AIM OF THE TASK> Read the records and gather each line that includes "loose".

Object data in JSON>
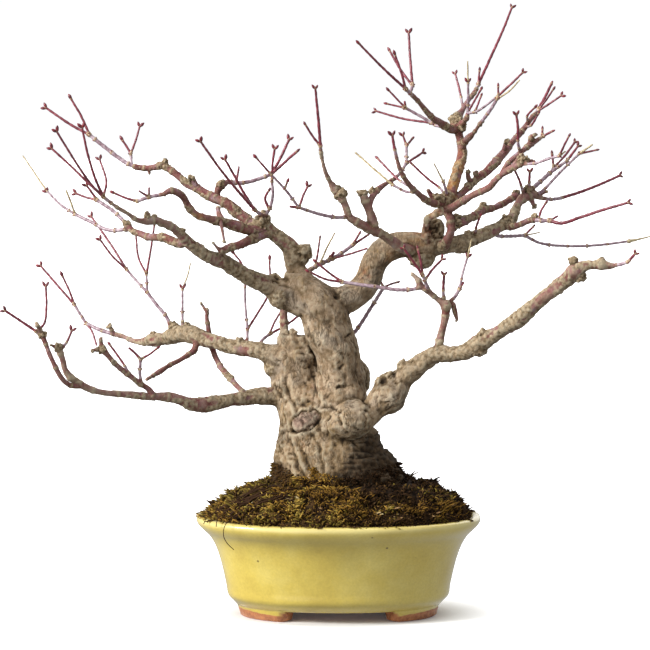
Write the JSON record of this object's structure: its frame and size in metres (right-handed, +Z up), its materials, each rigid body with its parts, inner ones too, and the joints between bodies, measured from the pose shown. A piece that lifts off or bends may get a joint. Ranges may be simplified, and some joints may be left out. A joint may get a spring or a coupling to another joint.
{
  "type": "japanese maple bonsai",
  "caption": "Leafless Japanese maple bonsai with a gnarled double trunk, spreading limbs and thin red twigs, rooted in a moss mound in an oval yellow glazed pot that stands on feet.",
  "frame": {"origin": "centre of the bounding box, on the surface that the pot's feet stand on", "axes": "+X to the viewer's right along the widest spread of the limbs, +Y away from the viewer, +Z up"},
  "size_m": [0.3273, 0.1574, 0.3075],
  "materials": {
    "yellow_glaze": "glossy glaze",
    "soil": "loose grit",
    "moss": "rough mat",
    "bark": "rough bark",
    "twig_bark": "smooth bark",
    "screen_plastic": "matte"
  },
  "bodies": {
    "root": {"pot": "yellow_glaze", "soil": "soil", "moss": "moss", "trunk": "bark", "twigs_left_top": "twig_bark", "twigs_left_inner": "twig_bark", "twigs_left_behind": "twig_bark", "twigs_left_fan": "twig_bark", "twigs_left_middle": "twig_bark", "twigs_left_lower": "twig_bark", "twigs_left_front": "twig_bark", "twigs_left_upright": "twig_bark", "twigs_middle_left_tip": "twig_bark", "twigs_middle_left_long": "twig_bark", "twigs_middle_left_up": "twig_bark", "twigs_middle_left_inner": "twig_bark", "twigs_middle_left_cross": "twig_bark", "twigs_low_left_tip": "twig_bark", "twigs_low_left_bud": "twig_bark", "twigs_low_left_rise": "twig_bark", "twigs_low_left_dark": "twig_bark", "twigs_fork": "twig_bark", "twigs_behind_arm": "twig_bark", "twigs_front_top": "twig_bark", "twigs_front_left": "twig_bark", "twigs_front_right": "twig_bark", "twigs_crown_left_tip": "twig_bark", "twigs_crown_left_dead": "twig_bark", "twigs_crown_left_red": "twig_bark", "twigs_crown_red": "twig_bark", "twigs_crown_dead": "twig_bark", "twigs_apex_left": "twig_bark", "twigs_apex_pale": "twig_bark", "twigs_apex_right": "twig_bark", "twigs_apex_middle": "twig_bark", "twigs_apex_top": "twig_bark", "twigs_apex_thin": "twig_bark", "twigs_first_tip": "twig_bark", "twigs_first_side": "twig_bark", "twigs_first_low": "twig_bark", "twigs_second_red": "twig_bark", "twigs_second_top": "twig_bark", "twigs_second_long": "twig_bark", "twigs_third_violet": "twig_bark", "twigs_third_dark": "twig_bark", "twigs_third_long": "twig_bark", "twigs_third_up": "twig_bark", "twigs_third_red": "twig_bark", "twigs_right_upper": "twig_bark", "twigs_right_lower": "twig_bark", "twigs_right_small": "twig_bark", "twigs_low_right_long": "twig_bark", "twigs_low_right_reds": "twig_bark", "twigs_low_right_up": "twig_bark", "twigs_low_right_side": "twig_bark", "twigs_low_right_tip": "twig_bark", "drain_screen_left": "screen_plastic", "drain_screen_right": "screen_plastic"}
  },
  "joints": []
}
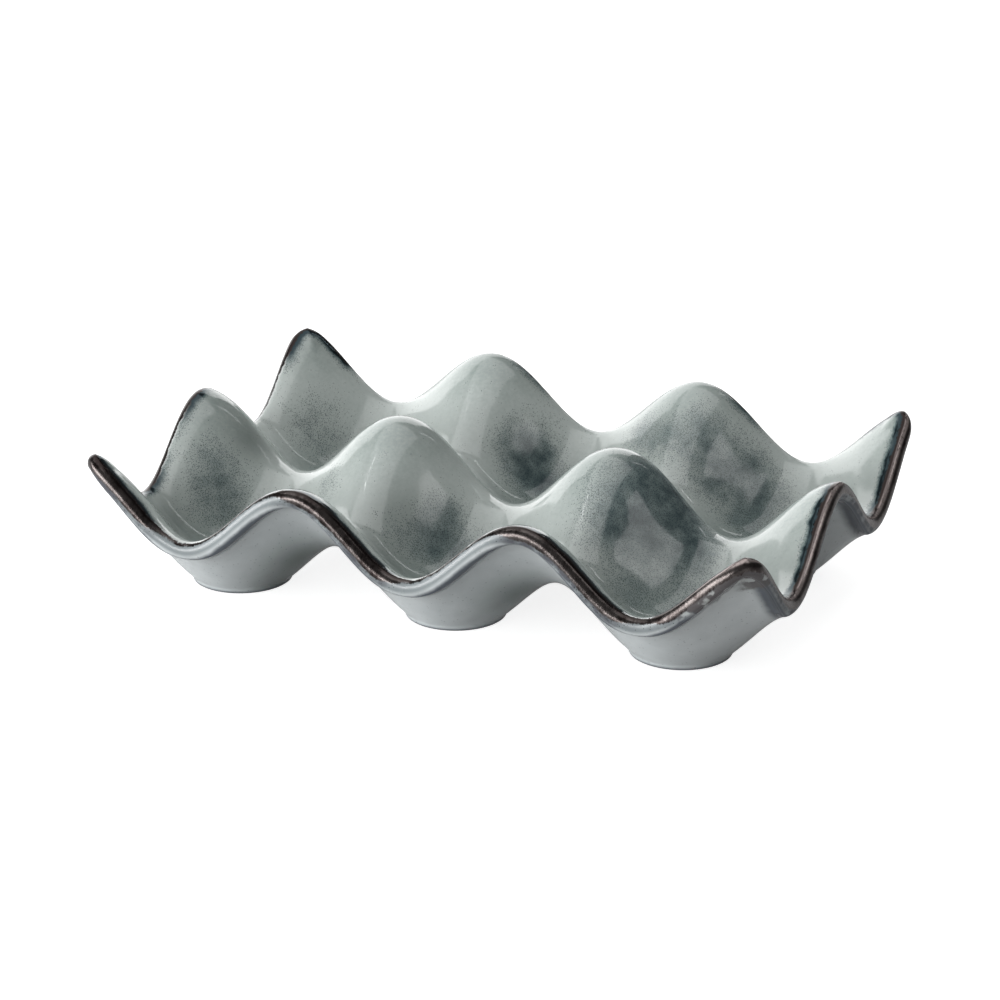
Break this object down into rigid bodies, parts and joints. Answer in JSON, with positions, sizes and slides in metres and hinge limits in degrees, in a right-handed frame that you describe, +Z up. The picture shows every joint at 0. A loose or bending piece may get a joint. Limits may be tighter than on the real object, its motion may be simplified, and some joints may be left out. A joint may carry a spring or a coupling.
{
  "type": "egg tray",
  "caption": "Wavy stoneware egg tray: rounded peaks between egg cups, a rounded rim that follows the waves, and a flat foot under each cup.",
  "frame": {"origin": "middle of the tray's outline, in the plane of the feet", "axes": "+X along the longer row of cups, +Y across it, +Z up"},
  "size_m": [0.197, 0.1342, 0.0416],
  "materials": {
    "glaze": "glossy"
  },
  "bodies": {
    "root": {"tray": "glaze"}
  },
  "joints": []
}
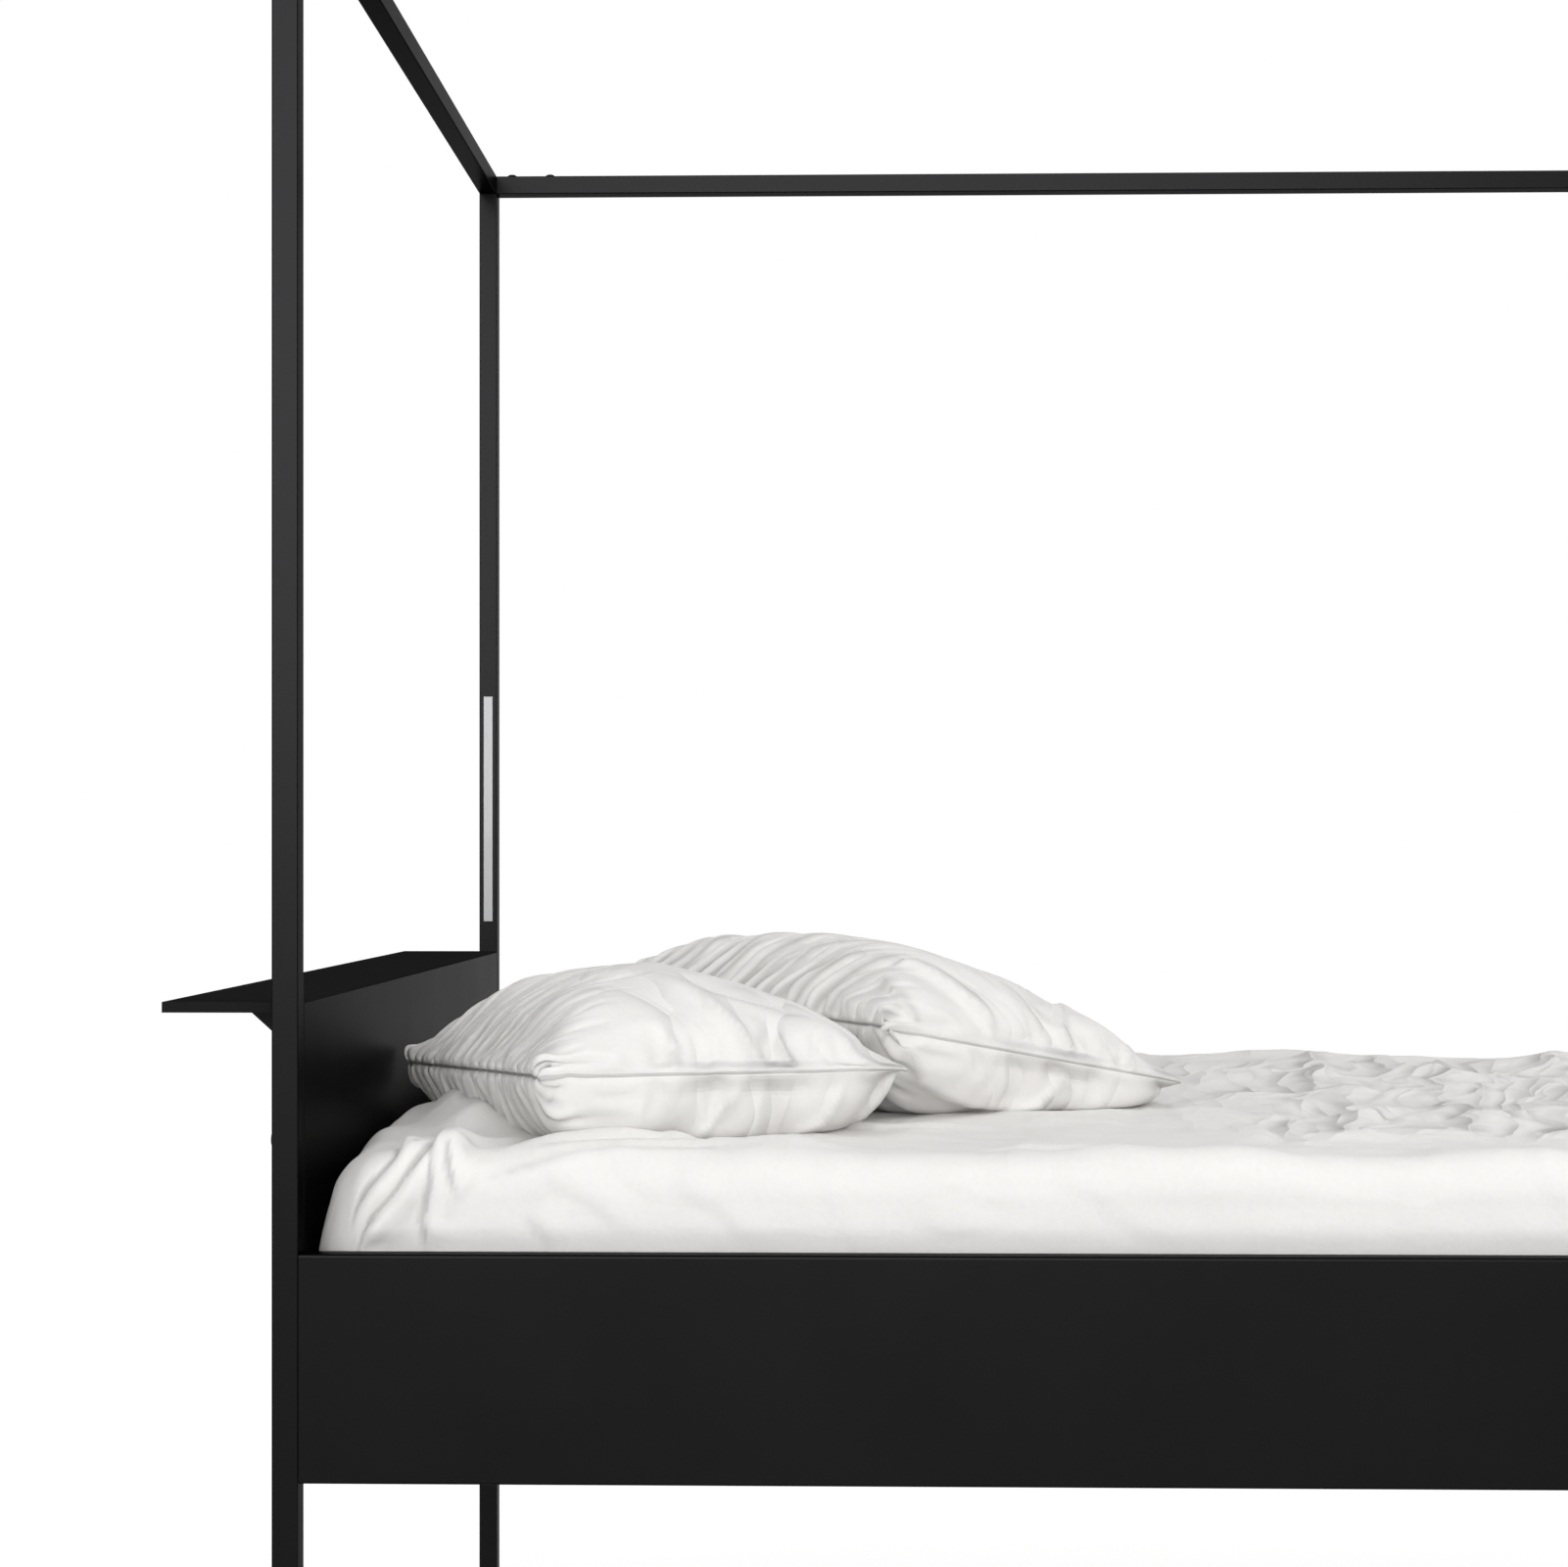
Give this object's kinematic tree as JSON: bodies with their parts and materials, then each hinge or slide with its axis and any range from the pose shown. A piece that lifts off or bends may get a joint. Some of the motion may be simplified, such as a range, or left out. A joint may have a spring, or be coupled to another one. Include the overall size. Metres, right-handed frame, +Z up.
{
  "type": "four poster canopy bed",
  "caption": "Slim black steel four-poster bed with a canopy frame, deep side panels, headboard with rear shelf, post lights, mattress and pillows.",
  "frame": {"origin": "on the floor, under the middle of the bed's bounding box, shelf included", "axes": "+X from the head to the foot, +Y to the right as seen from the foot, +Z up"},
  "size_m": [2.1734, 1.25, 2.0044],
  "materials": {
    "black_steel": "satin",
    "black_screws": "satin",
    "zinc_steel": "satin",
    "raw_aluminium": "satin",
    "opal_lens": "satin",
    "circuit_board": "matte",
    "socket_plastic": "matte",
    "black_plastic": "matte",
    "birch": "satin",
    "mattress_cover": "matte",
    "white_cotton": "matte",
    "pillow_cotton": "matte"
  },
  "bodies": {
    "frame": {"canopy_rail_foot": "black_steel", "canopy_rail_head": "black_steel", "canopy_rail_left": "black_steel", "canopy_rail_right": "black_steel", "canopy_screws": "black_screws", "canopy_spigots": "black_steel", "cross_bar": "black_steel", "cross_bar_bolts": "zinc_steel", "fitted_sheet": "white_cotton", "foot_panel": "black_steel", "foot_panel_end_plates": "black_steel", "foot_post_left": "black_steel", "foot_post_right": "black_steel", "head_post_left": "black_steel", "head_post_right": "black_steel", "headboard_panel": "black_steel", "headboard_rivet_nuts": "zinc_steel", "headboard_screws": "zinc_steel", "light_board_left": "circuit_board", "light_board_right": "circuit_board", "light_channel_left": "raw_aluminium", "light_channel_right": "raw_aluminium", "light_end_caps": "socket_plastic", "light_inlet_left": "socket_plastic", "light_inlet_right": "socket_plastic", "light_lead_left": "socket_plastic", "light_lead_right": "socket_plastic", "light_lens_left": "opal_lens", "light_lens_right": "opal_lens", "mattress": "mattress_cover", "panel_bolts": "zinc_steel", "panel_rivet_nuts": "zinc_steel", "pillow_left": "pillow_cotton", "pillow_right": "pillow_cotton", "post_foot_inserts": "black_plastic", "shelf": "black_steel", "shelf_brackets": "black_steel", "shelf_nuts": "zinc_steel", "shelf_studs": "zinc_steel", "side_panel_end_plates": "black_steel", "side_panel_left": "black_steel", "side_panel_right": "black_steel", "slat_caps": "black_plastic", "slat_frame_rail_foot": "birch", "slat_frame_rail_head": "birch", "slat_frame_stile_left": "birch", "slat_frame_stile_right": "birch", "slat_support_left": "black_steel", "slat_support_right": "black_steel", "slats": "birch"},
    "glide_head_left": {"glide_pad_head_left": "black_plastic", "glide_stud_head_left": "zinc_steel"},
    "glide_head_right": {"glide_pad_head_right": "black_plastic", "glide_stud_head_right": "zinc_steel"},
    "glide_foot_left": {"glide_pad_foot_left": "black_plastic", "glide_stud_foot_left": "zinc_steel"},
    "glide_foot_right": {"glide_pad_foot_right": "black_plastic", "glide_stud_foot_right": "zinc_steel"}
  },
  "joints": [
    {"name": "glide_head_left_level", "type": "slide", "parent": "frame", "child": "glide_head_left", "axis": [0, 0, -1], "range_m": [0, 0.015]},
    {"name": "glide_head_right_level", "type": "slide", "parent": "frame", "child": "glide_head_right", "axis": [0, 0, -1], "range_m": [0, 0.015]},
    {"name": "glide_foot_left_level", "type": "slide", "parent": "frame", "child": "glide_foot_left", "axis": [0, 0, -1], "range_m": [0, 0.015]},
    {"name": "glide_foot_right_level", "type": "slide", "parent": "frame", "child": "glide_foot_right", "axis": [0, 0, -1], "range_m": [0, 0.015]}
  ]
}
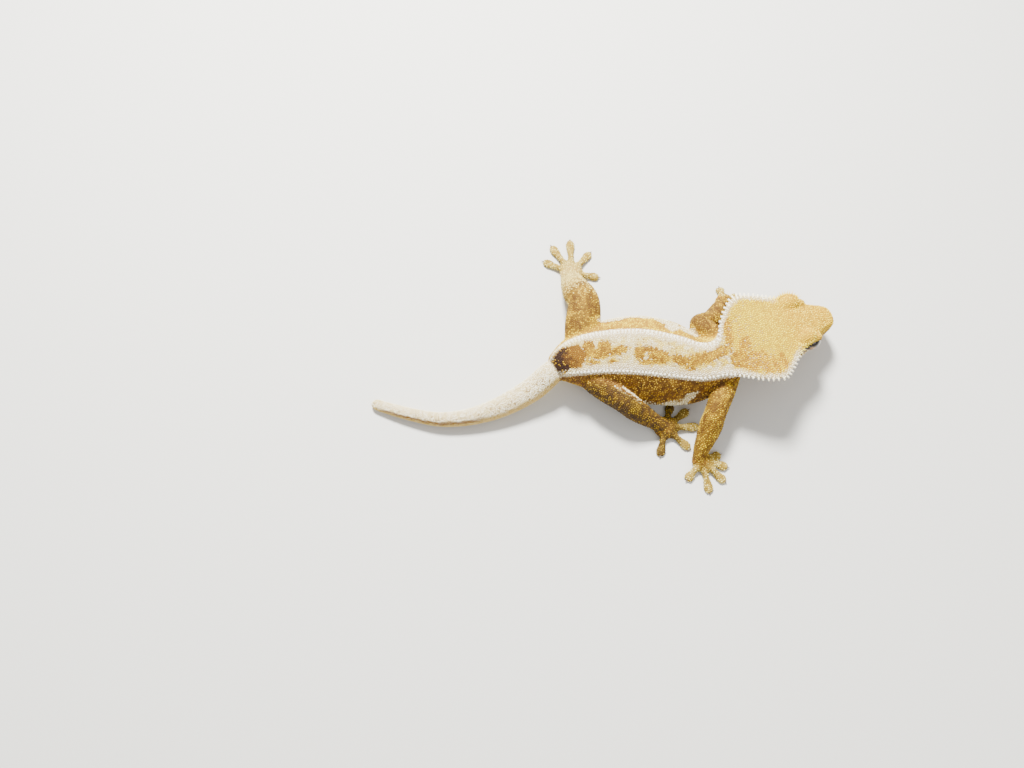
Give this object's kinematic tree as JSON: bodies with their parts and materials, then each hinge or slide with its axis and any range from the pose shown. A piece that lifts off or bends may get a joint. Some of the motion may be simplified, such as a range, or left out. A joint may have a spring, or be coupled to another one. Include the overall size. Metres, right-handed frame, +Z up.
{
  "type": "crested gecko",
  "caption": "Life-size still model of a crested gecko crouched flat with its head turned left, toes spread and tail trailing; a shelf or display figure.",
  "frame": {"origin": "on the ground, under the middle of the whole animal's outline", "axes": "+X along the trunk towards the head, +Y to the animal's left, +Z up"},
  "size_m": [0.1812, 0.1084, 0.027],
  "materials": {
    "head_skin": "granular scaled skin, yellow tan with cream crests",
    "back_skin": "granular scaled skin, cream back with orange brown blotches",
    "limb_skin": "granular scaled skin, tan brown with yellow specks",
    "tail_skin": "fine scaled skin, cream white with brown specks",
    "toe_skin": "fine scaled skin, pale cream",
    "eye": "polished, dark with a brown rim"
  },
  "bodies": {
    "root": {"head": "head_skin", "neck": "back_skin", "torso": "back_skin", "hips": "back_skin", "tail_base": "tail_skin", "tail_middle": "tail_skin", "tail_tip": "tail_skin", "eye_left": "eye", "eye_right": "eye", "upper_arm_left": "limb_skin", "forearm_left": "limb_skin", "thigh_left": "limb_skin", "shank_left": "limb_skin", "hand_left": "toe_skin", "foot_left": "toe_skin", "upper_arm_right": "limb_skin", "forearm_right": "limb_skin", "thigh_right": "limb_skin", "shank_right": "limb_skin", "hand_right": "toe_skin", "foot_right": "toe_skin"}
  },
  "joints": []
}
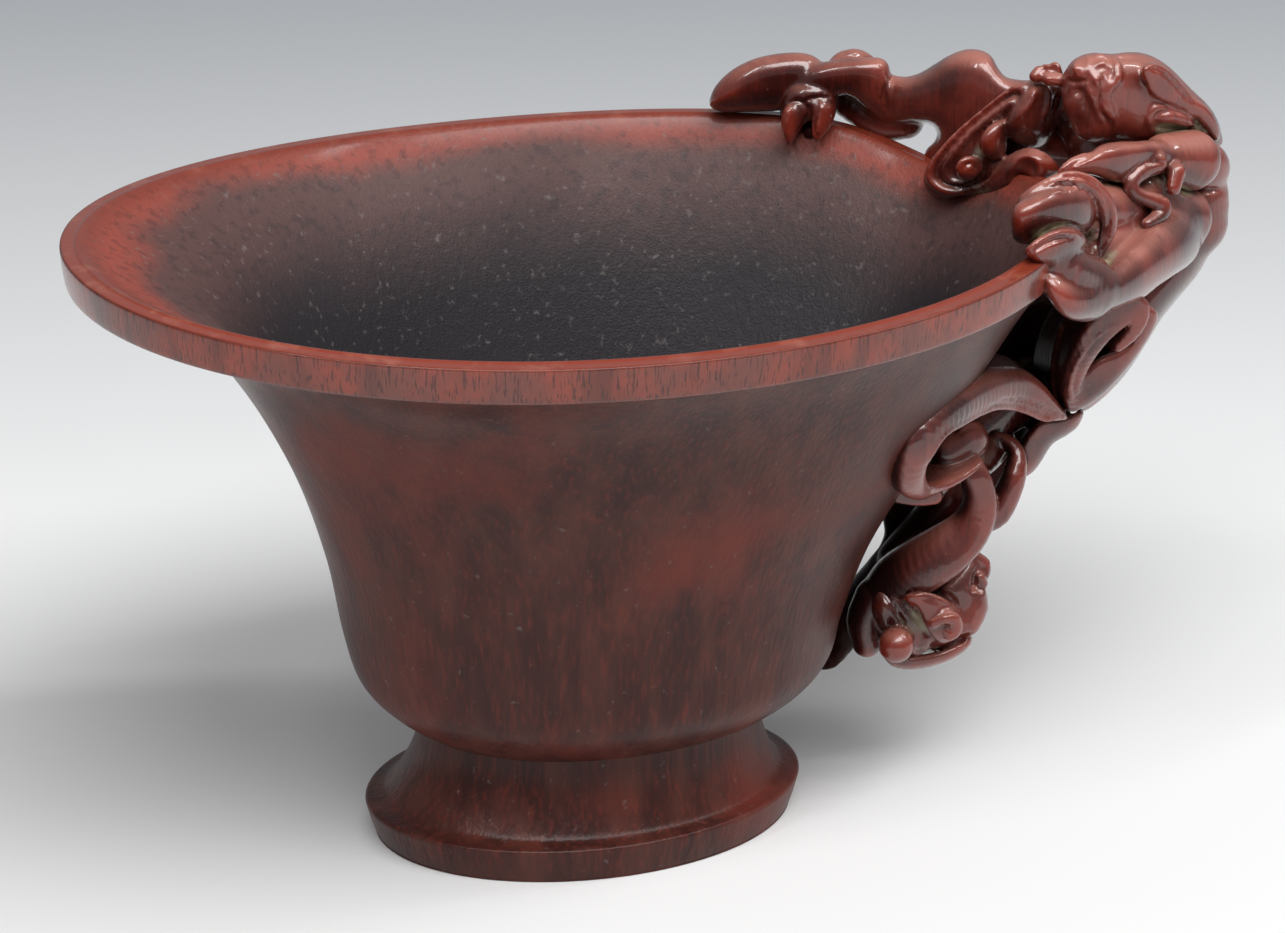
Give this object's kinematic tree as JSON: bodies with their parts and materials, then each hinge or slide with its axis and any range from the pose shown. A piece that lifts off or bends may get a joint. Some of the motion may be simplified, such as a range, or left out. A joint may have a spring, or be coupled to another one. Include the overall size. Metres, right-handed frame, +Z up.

FULL RESPONSE>
    "soil": "loose grit",
Break this object down into rigid bodies, parts and joints. Answer in JSON, with positions, sizes and slides in metres and hinge limits in degrees, in a right-handed frame that you describe, +Z up. The picture shows every joint at 0. A loose or bending piece may get a joint. Limits may be tighter than on the real object, its motion may be simplified, and some joints may be left out. A joint may carry a spring or a coupling.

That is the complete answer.